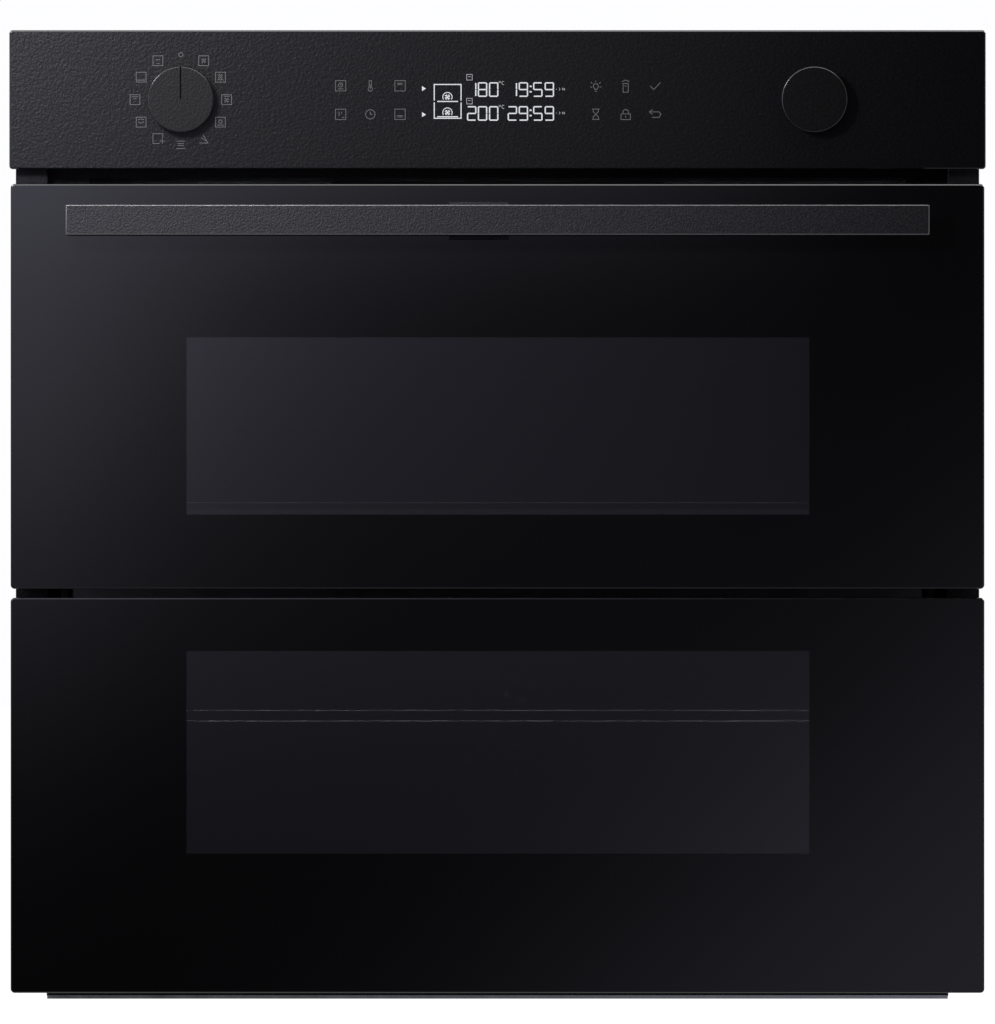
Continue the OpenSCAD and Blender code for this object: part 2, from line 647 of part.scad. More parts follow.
// Hollow bar with bevelled edges and a slot behind for the lever's tongue
module handle_bar() color([0.22, 0.22, 0.23]) difference() {
    low = handle_z - handle_h / 2;
    high = handle_z + handle_h / 2;
    bevel = 0.6;
    along_x([-handle_w / 2, handle_w / 2]) polygon([
        [bar_y[0] + bevel, low], [bar_y[1], low], [bar_y[1], high], [bar_y[0] + bevel, high],
        [bar_y[0], high - bevel], [bar_y[0], low + bevel]
    ]);
    wide(handle_w / 2 - 20, [bar_y[0] + 2, bar_y[1] - 2], [low + 2, high - 2]);
    block([lever_x[0] + 4, lever_x[1] - 4], [bar_y[1] - 3, bar_y[1] + 1], [handle_z - 4, handle_z + 4]);
}

// Stand-offs between the bar and the glass, drilled for the screws
module handle_posts() color([0.2, 0.2, 0.21]) for (x = [-post_x, post_x]) difference() {
    along_y([bar_y[1], glass_y]) rounded([x - 9, x + 9], [handle_z - 7, handle_z + 7], 3);
    rod_y(x, [glass_y - 18, glass_y + 1], handle_z, 2.6);
}

// Screws from inside the door through the glass into the posts
module handle_screws() color("silver") for (x = [-post_x, post_x]) {
    rod_y(x, [glass_y - 16, glass_back + 1], handle_z, 2.5);
    rod_y(x, [glass_back, glass_back + 3], handle_z, 5);
}

// Squeeze lever behind the bar: finger plate, lips, tongue and the head that keeps it in the bar
module handle_lever() color([0.22, 0.22, 0.23]) {
    plate_y = bar_y[1] + 6;
    low = handle_z - handle_h / 2 - 2.6;
    high = handle_z + handle_h / 2 + 1.7;
    block(lever_x, [plate_y, plate_y + 3], [low, high]);
    for (z = [low, high - 2]) block(lever_x, [plate_y - 1.4, plate_y + 1], [z, z + 2]);
    block([lever_x[0] + 7, lever_x[1] - 7], [bar_y[1] - 5, plate_y + 1], [handle_z - 2.5, handle_z + 2.5]);
    block([lever_x[0] + 1, lever_x[1] - 1], [bar_y[1] - 5, bar_y[1] - 3], [handle_z - 5, handle_z + 5]);
}

// Lock cases low in the upper door's sides, and the rods that lead to them from the handle
module door_locks() color("silver") both_sides() {
    block([246.8, 259.5], [1.5, 10], [275, 312]);
    rod_z(251, 6, [311, handle_z - 6], 1.5);
    block([249.5, 252.5], [-10, 7.5], [handle_z - 7, handle_z - 5]);
}

// ---- every part in its place ----

module placed() translate([0, origin_shift, 0]) children();

placed() base_pan();
placed() side_panel_left();
placed() side_panel_right();
placed() rear_panel();
placed() top_cover();
placed() casing_screws();
placed() front_frame();
placed() cavity_liner();
placed() insulation_blanket();
placed() cavity_gasket();
placed() divider_plate();
placed() divider_seal();
placed() fan_covers();
placed() fan_motors();
placed() ring_heaters();
placed() grill_element();
placed() floor_element();
placed() lamp_cover();
placed() lamp_holder();
placed() lamp_bulb();
placed() temperature_sensor();
placed() side_racks();
placed() baking_tray();
placed() wire_rack();
placed() upper_fan();
placed() lower_fan();
placed() exhaust_flue();
placed() air_duct();
placed() blower_housing();
placed() blower_rotor();
placed() blower_motor();
placed() power_board();
placed() terminal_block();
placed() cable_gland();
placed() panel_glass();
placed() panel_carrier();
placed() display_board();
placed() knob_encoders();
placed() mode_knob();
placed() value_knob();
placed() lower_hinges();
placed() hinge_springs();
placed() lower_outer_glass();
placed() lower_middle_glass();
placed() lower_inner_glass();
placed() lower_stiles();
placed() lower_top_rail();
placed() lower_bottom_rail();
placed() mid_hinges();
placed() upper_outer_glass();
placed() upper_middle_glass();
placed() upper_inner_glass();
placed() upper_stiles();
placed() upper_top_rail();
placed() upper_bottom_rail();
placed() handle_bar();
placed() handle_posts();
placed() handle_screws();
placed() handle_lever();
placed() door_locks();
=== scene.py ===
"""Looks of a built-in oven with a split door: materials, fine pieces, light and camera on the CAD frame."""
import math

import bmesh
import bpy
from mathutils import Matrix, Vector


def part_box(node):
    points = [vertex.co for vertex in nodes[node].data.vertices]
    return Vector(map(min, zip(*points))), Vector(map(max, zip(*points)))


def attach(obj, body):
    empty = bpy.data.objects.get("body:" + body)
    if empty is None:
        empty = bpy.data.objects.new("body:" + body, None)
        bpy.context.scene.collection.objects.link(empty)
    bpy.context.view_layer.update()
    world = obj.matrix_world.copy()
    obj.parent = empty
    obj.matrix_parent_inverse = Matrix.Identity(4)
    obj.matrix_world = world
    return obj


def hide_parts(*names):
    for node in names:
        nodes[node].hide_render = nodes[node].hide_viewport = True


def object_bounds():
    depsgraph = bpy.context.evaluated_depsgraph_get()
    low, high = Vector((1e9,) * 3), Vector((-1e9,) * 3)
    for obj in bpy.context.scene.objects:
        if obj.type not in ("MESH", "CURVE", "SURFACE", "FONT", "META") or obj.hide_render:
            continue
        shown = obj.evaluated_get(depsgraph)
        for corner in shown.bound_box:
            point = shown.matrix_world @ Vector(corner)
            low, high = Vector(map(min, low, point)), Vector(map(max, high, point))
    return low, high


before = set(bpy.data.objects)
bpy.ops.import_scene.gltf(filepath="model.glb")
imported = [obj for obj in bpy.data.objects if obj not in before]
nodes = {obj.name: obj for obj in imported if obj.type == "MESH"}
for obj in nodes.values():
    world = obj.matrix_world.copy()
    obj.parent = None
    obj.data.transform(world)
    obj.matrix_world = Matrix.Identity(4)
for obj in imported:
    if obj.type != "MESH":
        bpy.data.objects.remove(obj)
cad_low, cad_high = [Vector(corner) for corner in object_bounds()]
MM = 0.001

# ---------------------------------------------------------------- places, all from the frame

panel_low, panel_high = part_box("panel_glass")
upper_low, upper_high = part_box("upper_outer_glass")
lower_low, lower_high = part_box("lower_outer_glass")
FACE_Y = panel_low.y
GLASS_BACK = panel_high.y
BODY_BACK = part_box("rear_panel")[1].y
KNOB_Z = (panel_low.z + panel_high.z) / 2
KNOB_X = sum(c.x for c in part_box("value_knob")) / 2
KNOB_R = (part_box("value_knob")[1].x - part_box("value_knob")[0].x) / 2
FRONT_MID_Z = (lower_low.z + panel_high.z) / 2


# ---------------------------------------------------------------- materials

def wire(tree, start, socket, end, into):
    tree.links.new(start.outputs[socket], end.inputs[into])


def noise(tree, coords, scale, detail, stretch):
    """A noise texture in object coordinates. stretch makes it long along an axis."""
    node = tree.nodes.new("ShaderNodeTexNoise")
    node.inputs["Scale"].default_value = scale
    node.inputs["Detail"].default_value = detail
    if stretch:
        mapping = tree.nodes.new("ShaderNodeMapping")
        mapping.inputs["Scale"].default_value = stretch
        wire(tree, coords, "Object", mapping, "Vector")
        wire(tree, mapping, "Vector", node, "Vector")
    else:
        wire(tree, coords, "Object", node, "Vector")
    return node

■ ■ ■

• **EXERCISE OBJECTIVE**:
Recopy all the lines exactly as they appear.

• **THE OUTPUT**:
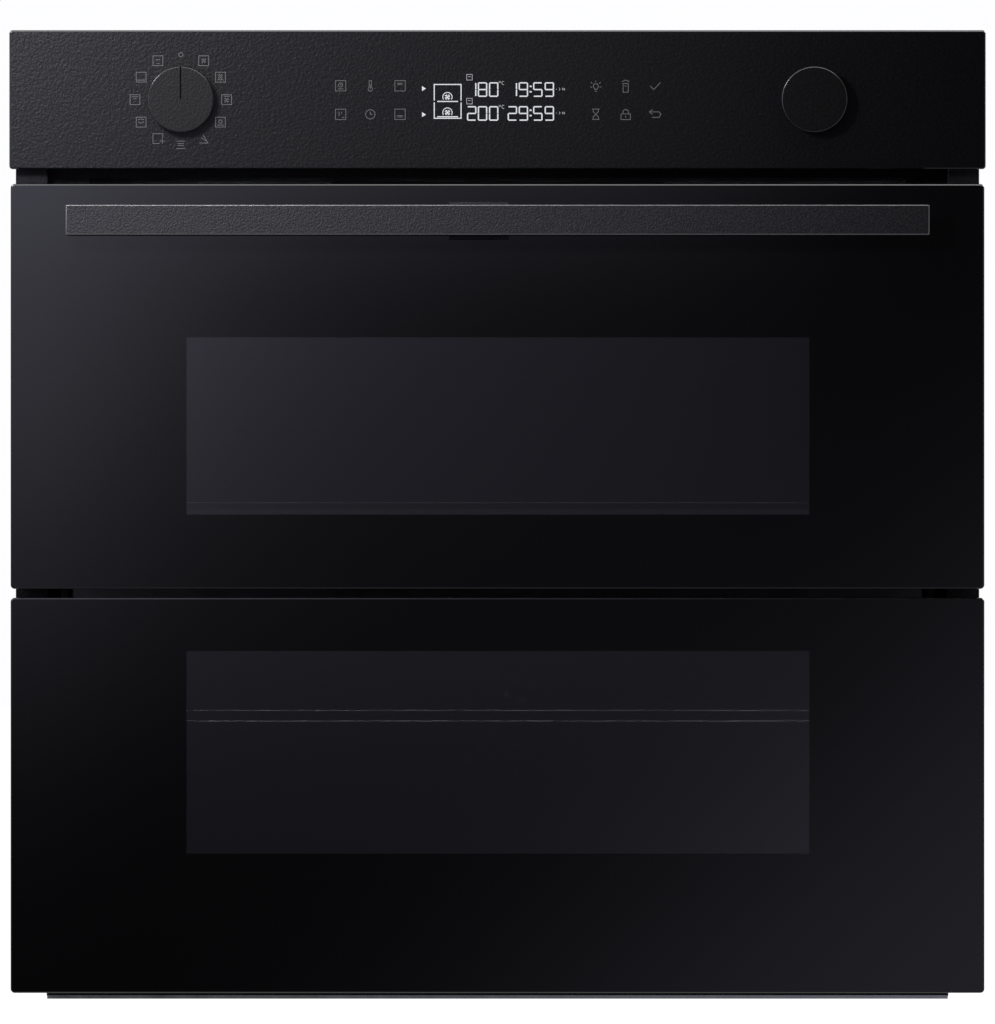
Continue the OpenSCAD and Blender code for this object: part 2, from line 647 of part.scad. More parts follow.
// Hollow bar with bevelled edges and a slot behind for the lever's tongue
module handle_bar() color([0.22, 0.22, 0.23]) difference() {
    low = handle_z - handle_h / 2;
    high = handle_z + handle_h / 2;
    bevel = 0.6;
    along_x([-handle_w / 2, handle_w / 2]) polygon([
        [bar_y[0] + bevel, low], [bar_y[1], low], [bar_y[1], high], [bar_y[0] + bevel, high],
        [bar_y[0], high - bevel], [bar_y[0], low + bevel]
    ]);
    wide(handle_w / 2 - 20, [bar_y[0] + 2, bar_y[1] - 2], [low + 2, high - 2]);
    block([lever_x[0] + 4, lever_x[1] - 4], [bar_y[1] - 3, bar_y[1] + 1], [handle_z - 4, handle_z + 4]);
}

// Stand-offs between the bar and the glass, drilled for the screws
module handle_posts() color([0.2, 0.2, 0.21]) for (x = [-post_x, post_x]) difference() {
    along_y([bar_y[1], glass_y]) rounded([x - 9, x + 9], [handle_z - 7, handle_z + 7], 3);
    rod_y(x, [glass_y - 18, glass_y + 1], handle_z, 2.6);
}

// Screws from inside the door through the glass into the posts
module handle_screws() color("silver") for (x = [-post_x, post_x]) {
    rod_y(x, [glass_y - 16, glass_back + 1], handle_z, 2.5);
    rod_y(x, [glass_back, glass_back + 3], handle_z, 5);
}

// Squeeze lever behind the bar: finger plate, lips, tongue and the head that keeps it in the bar
module handle_lever() color([0.22, 0.22, 0.23]) {
    plate_y = bar_y[1] + 6;
    low = handle_z - handle_h / 2 - 2.6;
    high = handle_z + handle_h / 2 + 1.7;
    block(lever_x, [plate_y, plate_y + 3], [low, high]);
    for (z = [low, high - 2]) block(lever_x, [plate_y - 1.4, plate_y + 1], [z, z + 2]);
    block([lever_x[0] + 7, lever_x[1] - 7], [bar_y[1] - 5, plate_y + 1], [handle_z - 2.5, handle_z + 2.5]);
    block([lever_x[0] + 1, lever_x[1] - 1], [bar_y[1] - 5, bar_y[1] - 3], [handle_z - 5, handle_z + 5]);
}

// Lock cases low in the upper door's sides, and the rods that lead to them from the handle
module door_locks() color("silver") both_sides() {
    block([246.8, 259.5], [1.5, 10], [275, 312]);
    rod_z(251, 6, [311, handle_z - 6], 1.5);
    block([249.5, 252.5], [-10, 7.5], [handle_z - 7, handle_z - 5]);
}

// ---- every part in its place ----

module placed() translate([0, origin_shift, 0]) children();

placed() base_pan();
placed() side_panel_left();
placed() side_panel_right();
placed() rear_panel();
placed() top_cover();
placed() casing_screws();
placed() front_frame();
placed() cavity_liner();
placed() insulation_blanket();
placed() cavity_gasket();
placed() divider_plate();
placed() divider_seal();
placed() fan_covers();
placed() fan_motors();
placed() ring_heaters();
placed() grill_element();
placed() floor_element();
placed() lamp_cover();
placed() lamp_holder();
placed() lamp_bulb();
placed() temperature_sensor();
placed() side_racks();
placed() baking_tray();
placed() wire_rack();
placed() upper_fan();
placed() lower_fan();
placed() exhaust_flue();
placed() air_duct();
placed() blower_housing();
placed() blower_rotor();
placed() blower_motor();
placed() power_board();
placed() terminal_block();
placed() cable_gland();
placed() panel_glass();
placed() panel_carrier();
placed() display_board();
placed() knob_encoders();
placed() mode_knob();
placed() value_knob();
placed() lower_hinges();
placed() hinge_springs();
placed() lower_outer_glass();
placed() lower_middle_glass();
placed() lower_inner_glass();
placed() lower_stiles();
placed() lower_top_rail();
placed() lower_bottom_rail();
placed() mid_hinges();
placed() upper_outer_glass();
placed() upper_middle_glass();
placed() upper_inner_glass();
placed() upper_stiles();
placed() upper_top_rail();
placed() upper_bottom_rail();
placed() handle_bar();
placed() handle_posts();
placed() handle_screws();
placed() handle_lever();
placed() door_locks();
=== scene.py ===
"""Looks of a built-in oven with a split door: materials, fine pieces, light and camera on the CAD frame."""
import math

import bmesh
import bpy
from mathutils import Matrix, Vector


def part_box(node):
    points = [vertex.co for vertex in nodes[node].data.vertices]
    return Vector(map(min, zip(*points))), Vector(map(max, zip(*points)))


def attach(obj, body):
    empty = bpy.data.objects.get("body:" + body)
    if empty is None:
        empty = bpy.data.objects.new("body:" + body, None)
        bpy.context.scene.collection.objects.link(empty)
    bpy.context.view_layer.update()
    world = obj.matrix_world.copy()
    obj.parent = empty
    obj.matrix_parent_inverse = Matrix.Identity(4)
    obj.matrix_world = world
    return obj


def hide_parts(*names):
    for node in names:
        nodes[node].hide_render = nodes[node].hide_viewport = True


def object_bounds():
    depsgraph = bpy.context.evaluated_depsgraph_get()
    low, high = Vector((1e9,) * 3), Vector((-1e9,) * 3)
    for obj in bpy.context.scene.objects:
        if obj.type not in ("MESH", "CURVE", "SURFACE", "FONT", "META") or obj.hide_render:
            continue
        shown = obj.evaluated_get(depsgraph)
        for corner in shown.bound_box:
            point = shown.matrix_world @ Vector(corner)
            low, high = Vector(map(min, low, point)), Vector(map(max, high, point))
    return low, high


before = set(bpy.data.objects)
bpy.ops.import_scene.gltf(filepath="model.glb")
imported = [obj for obj in bpy.data.objects if obj not in before]
nodes = {obj.name: obj for obj in imported if obj.type == "MESH"}
for obj in nodes.values():
    world = obj.matrix_world.copy()
    obj.parent = None
    obj.data.transform(world)
    obj.matrix_world = Matrix.Identity(4)
for obj in imported:
    if obj.type != "MESH":
        bpy.data.objects.remove(obj)
cad_low, cad_high = [Vector(corner) for corner in object_bounds()]
MM = 0.001

# ---------------------------------------------------------------- places, all from the frame

panel_low, panel_high = part_box("panel_glass")
upper_low, upper_high = part_box("upper_outer_glass")
lower_low, lower_high = part_box("lower_outer_glass")
FACE_Y = panel_low.y
GLASS_BACK = panel_high.y
BODY_BACK = part_box("rear_panel")[1].y
KNOB_Z = (panel_low.z + panel_high.z) / 2
KNOB_X = sum(c.x for c in part_box("value_knob")) / 2
KNOB_R = (part_box("value_knob")[1].x - part_box("value_knob")[0].x) / 2
FRONT_MID_Z = (lower_low.z + panel_high.z) / 2


# ---------------------------------------------------------------- materials

def wire(tree, start, socket, end, into):
    tree.links.new(start.outputs[socket], end.inputs[into])


def noise(tree, coords, scale, detail, stretch):
    """A noise texture in object coordinates. stretch makes it long along an axis."""
    node = tree.nodes.new("ShaderNodeTexNoise")
    node.inputs["Scale"].default_value = scale
    node.inputs["Detail"].default_value = detail
    if stretch:
        mapping = tree.nodes.new("ShaderNodeMapping")
        mapping.inputs["Scale"].default_value = stretch
        wire(tree, coords, "Object", mapping, "Vector")
        wire(tree, mapping, "Vector", node, "Vector")
    else:
        wire(tree, coords, "Object", node, "Vector")
    return node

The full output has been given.